Insomma, nonostante la scuola primaria italiana nel 2008 fosse per qualità la quinta al mondo e la prima in Europa, – mentre c’erano diversi problemi nella scuola media, – è andata a finire che la scuola primaria italiana, oggi, assomigli sempre più alla scuola media (che ora si chiama secondaria di primo grado). Perché anche nella primaria si sono moltiplicati i docenti e gli educatori e gli esperti. Tanto che molti docenti chiamano la scuola di oggi, in modo polemico, non «scuola» ma «progettificio» perché non si fa più scuola, ma si fanno progetti.
Nella mia classe, per fare un esempio, oltre a me ci sono 8 figure adulte che girano sulla classe.
Altro aspetto: rispetto allo scorso anno, io sono l’unico docente rimasto dall’anno scorso, mentre tutte le altre figure adulte sono cambiate (tranne una educatrice).
Per carità, non rimpiango il docente unico alla primaria, né sono curioso di sapere cosa pensano i tanti docenti, pedagogisti e sindacati che nel 2008 erano a favore del docente unico, ma mi chiedo se non stiamo esagerando. Me lo chiedo seriamente.
La scuola in presenza è ripresa da quasi due mesi e i bambini di sei e sette anni non sanno ancora il nome dei loro docenti ed educatori. E’ una girandola continua. Come adulti, siamo sicuri che questa sia la cosa migliore che come adulti possiamo offrire ai nostri figli e ai nostri studenti?
Al contrario, se iscrivo mio figlio a una scuola privata, spesso so chi sono i suoi docenti e non mi cambiano ogni anno. E forse non sono dieci.

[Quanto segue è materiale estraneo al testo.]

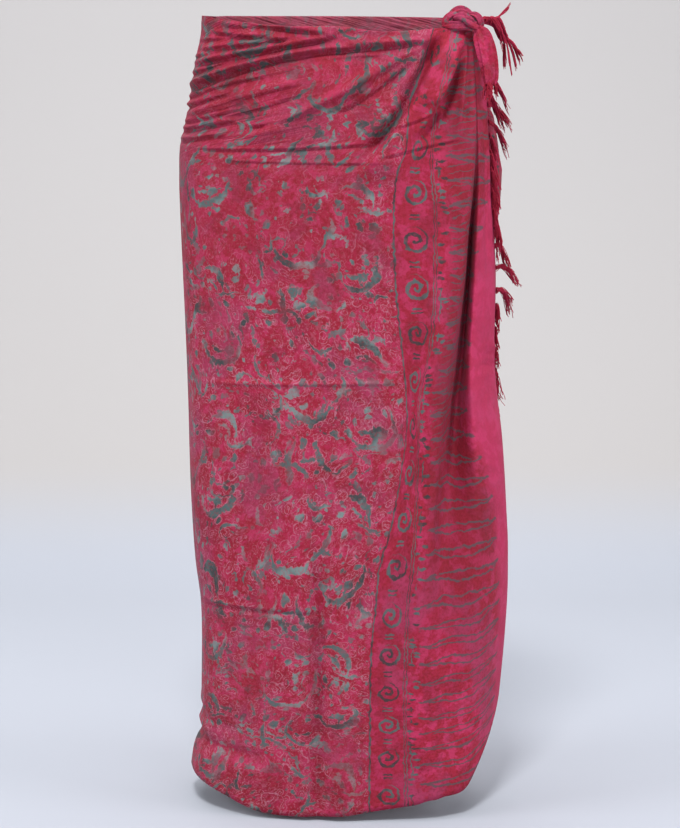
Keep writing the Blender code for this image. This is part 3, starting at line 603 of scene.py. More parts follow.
def fold_relief(x, z, place):
    """Outward relief of the outer stretch's folds and creases."""
    relief = np.zeros_like(x)
    for _, x1, z1, x2, z2, bow, depth, above, below in FOLDS:
        run = math.hypot(x2 - x1, z2 - z1)
        dx, dz = (x2 - x1) / run, (z2 - z1) / run
        if dx < 0:
            dx, dz, x1, z1 = -dx, -dz, x2, z2
        along = ((x - x1) * dx + (z - z1) * dz) / run
        off = (z - z1) * dx - (x - x1) * dz + bow * 4 * along * (1 - along)
        wide = np.where(off > 0, above, below)
        fade = ease(along / FOLD_END) * ease((1 - along) / FOLD_END)
        relief += depth * fade * np.exp(-(off / wide) ** 2)
        if depth < 0:
            over = off / above - FOLD_LIP_RISE
            relief -= FOLD_LIP * depth * fade * np.exp(-over ** 2)
    relief *= ease(place / PLACES[1]) * np.clip((FOLD_LAST_PLACE - place) / FOLD_LAST_SPAN, 0, 1)
    for _, p1, z1, p2, z2, depth, wide in FALL_CREASES:
        start = (place - p1) * PLACE_METRES, z - z1
        run = (p2 - p1) * PLACE_METRES, z2 - z1
        relief += line_relief(start, run, depth, wide)
    return relief


def line_relief(start, way, depth, wide):
    """Relief of one straight crease, from how far off its start lies and the way that it runs."""
    across, up = start
    run_across, run_up = way
    run = math.hypot(run_across, run_up)
    along = (across * run_across + up * run_up) / run ** 2
    off = (up * run_across - across * run_up) / run
    fade = ease(along / CREASE_END) * ease((1 - along) / CREASE_END)
    return depth * fade * np.exp(-(off / wide) ** 2)


def front_surface(place, z):
    """Outer stretch with its folds, as x, y, z."""
    step = 0.002
    bare = front_plan(place, z)
    run = front_plan(np.clip(place + step, 0, 1), z) - front_plan(np.clip(place - step, 0, 1), z)
    run /= np.linalg.norm(run, axis=1)[:, None]
    outward = np.column_stack((run[:, 1], -run[:, 0]))
    moved = bare + outward * fold_relief(bare[:, 0], z, place)[:, None]
    return np.column_stack((moved, z))


def back_surface(angle, z):
    """Wound stretch with its folds, by the angle from the tied side round the back, as x, y, z."""
    body = table_curve(BODY, z)
    left, right, back, lap = body[:, 0], body[:, 1], body[:, 3], body[:, 4]
    plan = oval(angle, left, right, lap, back)
    reach = np.linalg.norm(plan, axis=1)
    relief = np.zeros_like(z)
    for _, middle, width, top, bottom, depth in BACK_FOLDS:
        down = np.clip((top - z) / (top - bottom), 0, 1)
        relief += depth * down * np.exp(-((angle - middle) / width) ** 2)
    metres = math.radians(1.0) * HIP_RADIUS
    for _, a1, z1, a2, z2, depth, wide in BACK_CREASES:
        start = (angle - a1) * metres, z - z1
        run = (a2 - a1) * metres, z2 - z1
        relief += line_relief(start, run, depth, wide)
    return np.column_stack((plan * (1 + relief / reach)[:, None], z))


def print_height(z):
    """Height of a point on the cloth's print, from its height on the worn garment."""
    marks = [(height, -SPIRAL_STEP * (k - SPIRAL_ABOVE)) for k, height in enumerate(SPIRAL_HEIGHTS)]
    return table_curve(marks, z)[:, 0]


def front_print(points, places, hem):
    """Print coordinates of the outer stretch: distance from the field's line, and height."""
    rows, columns = points.shape[:2]
    spots = np.zeros((rows, columns, 2))
    searched = (places > PLACES[5]) & (places <= PLACES[8])
    lost = HIDDEN_CLOTH * ease((places - HIDDEN_PLACE[0]) / HIDDEN_PLACE[1])
    risen = HEM_FOLLOW * np.clip(hem + HEM_LEVEL, 0, 1) * (places > HEM_PLACE)
    for row in range(rows):
        line = points[row]
        z = line[:, 2]
        steps = np.linalg.norm(np.diff(line[:, :2], axis=0), axis=1)
        run = np.concatenate(((0.0,), np.cumsum(steps)))
        x = np.maximum.accumulate(line[searched, 0])
        marks = table_curve(BORDER_LINES, z[searched])
        field_run = np.interp(0.0, x - marks[:, 0], run[searched])
        double_run = np.interp(0.0, x - marks[:, 1], run[searched])
        field = run - field_run
        band = field / (double_run - field_run) * BAND_WIDTH
        beyond = BAND_WIDTH + run - double_run + lost * ease((z + HIDDEN_END[0]) / HIDDEN_END[1])
        past_field = np.where(run < double_run, band, beyond)
        spots[row, :, 0] = np.where(run < field_run, field, past_field)
        lift = risen * ease((-HEM_DEPTHS[0] - z) / HEM_DEPTHS[1])
        spots[row, :, 1] = print_height(z - lift)
    return spots


def back_print(points, seam_start):
    """Print coordinates of the wound stretch, carried on from the seam to the far border."""
    steps = np.linalg.norm(np.diff(points[:, ::-1, :2], axis=1), axis=2)
    run = np.concatenate((np.zeros((len(points), 1)), np.cumsum(steps, axis=1)), axis=1)[:, ::-1]
    start = np.interp(-points[:, -1, 2], *seam_start)
    across = start[:, None] - run
    across = np.where(across < FAR_BORDER, FAR_BORDER - across, across)
    height = np.array([print_height(row[:, 2]) for row in points])
    return np.stack((across, height), axis=2)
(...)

Non è, anche questo, un modo per abbruttire e penalizzare la scuola pubblica e portare le famiglie degli studenti verso una scuola sempre meno gratuita e sempre più a pagamento, cioè la privata?
Ultima considerazione: per creare attenzione in una classe di 25/30 alunni di 6/7 anni ci vuole grande abilità e impegno e fatica da parte della docente, e tempo; e quando finalmente, dopo tanta fatica, ci si riesce e si inizia a spiegare la nuova lezione, spesso capita che entra in aula una nuova educatrice e il cosiddetto setting educativo cambia e l’attenzione dei bambini svanisce nel nulla come una bolla di sapone e bisogna ricominciare da capo o, comunque, si rischia di penalizzare i bambini che hanno l’attenzione più labile: che oggi sono la maggioranza in ogni classe.
Ho sempre pensato che la scuola sia la casa dei bambini e dei ragazzi: in nessun altro edificio della città c’è una prevalenza di minori rispetto agli adulti. Ultimamente, però, mi pare che la scuola si sia trasformata in una casa a ore. C’è sempre chi entra e chi esce: una sfilata di adulti davanti a bambini che appena ti vedono ti dicono: “Ah, ciao maestro, adesso ci sei tu? Chi c’è con noi?”
Non è il caso di riprendere a ragionare sulla pedagogia e la didattica e, i particolare, sulla psicologia dei bambini e l’organizzazione generale della scuola?